Can We Keep Our Republic?

Bruce Thornton asks “can we keep our republic?”:

If the Dems win, Obama’s “fundamental transformation” of America will be complete.

When asked the type of government the Constitutional Convention had created, Benjamin Franklin famously replied, “A Republic, if you can keep it.” Franklin and the Founders understood that given a flawed human nature and its passion for power, no form of political order can survive if it is not continually maintained and defended against attempts to dismantle it in order to empower one faction at the expense of others, thus diminishing their freedom.

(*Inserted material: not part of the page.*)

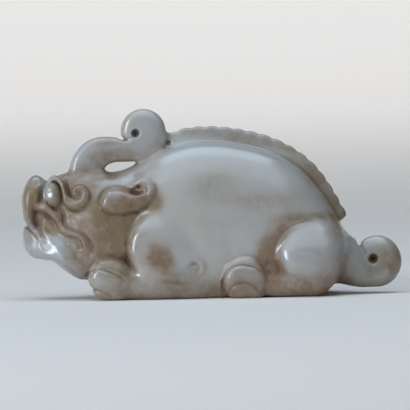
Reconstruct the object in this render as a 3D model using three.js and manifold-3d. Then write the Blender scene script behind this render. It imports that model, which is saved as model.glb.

Since the election of Donald Trump, we have been watching one of the most serious assaults on the Constitutional Republic in our history. With the current efforts of the Democrat-controlled House to engineer public support for impeachment, this three-year attack is intensifying. The climactic battle will be fought on November 3, 2020 when America goes to the polls to select the president. On that day will be decided not just which party will take the White House, but which vision of government will rule us: The Constitutional order of popular sovereignty, federalism, and divided powers; or a technocratic oligarchy of centralized and concentrated power.

Or to put it more starkly: Can we keep our nation of free citizens, or will we become one of managed clients?

This competition of political philosophies is not about Donald Trump’s alleged violations of mythic “democratic norms” or “presidential decorum.” In fact, the bipartisan evocation of such codes of political manners reflects the preference for the technocratic oligarchy that has ruled and misruled the country since the Second World War. Its roots go back even farther than that. The first progressives of the late 19th century were frankly technocratic, disdainful of separated and balanced powers, and advocates of the new “human sciences” that they claimed had made obsolete the wisdom of the Founders, the guidance of tradition, and the lessons of history.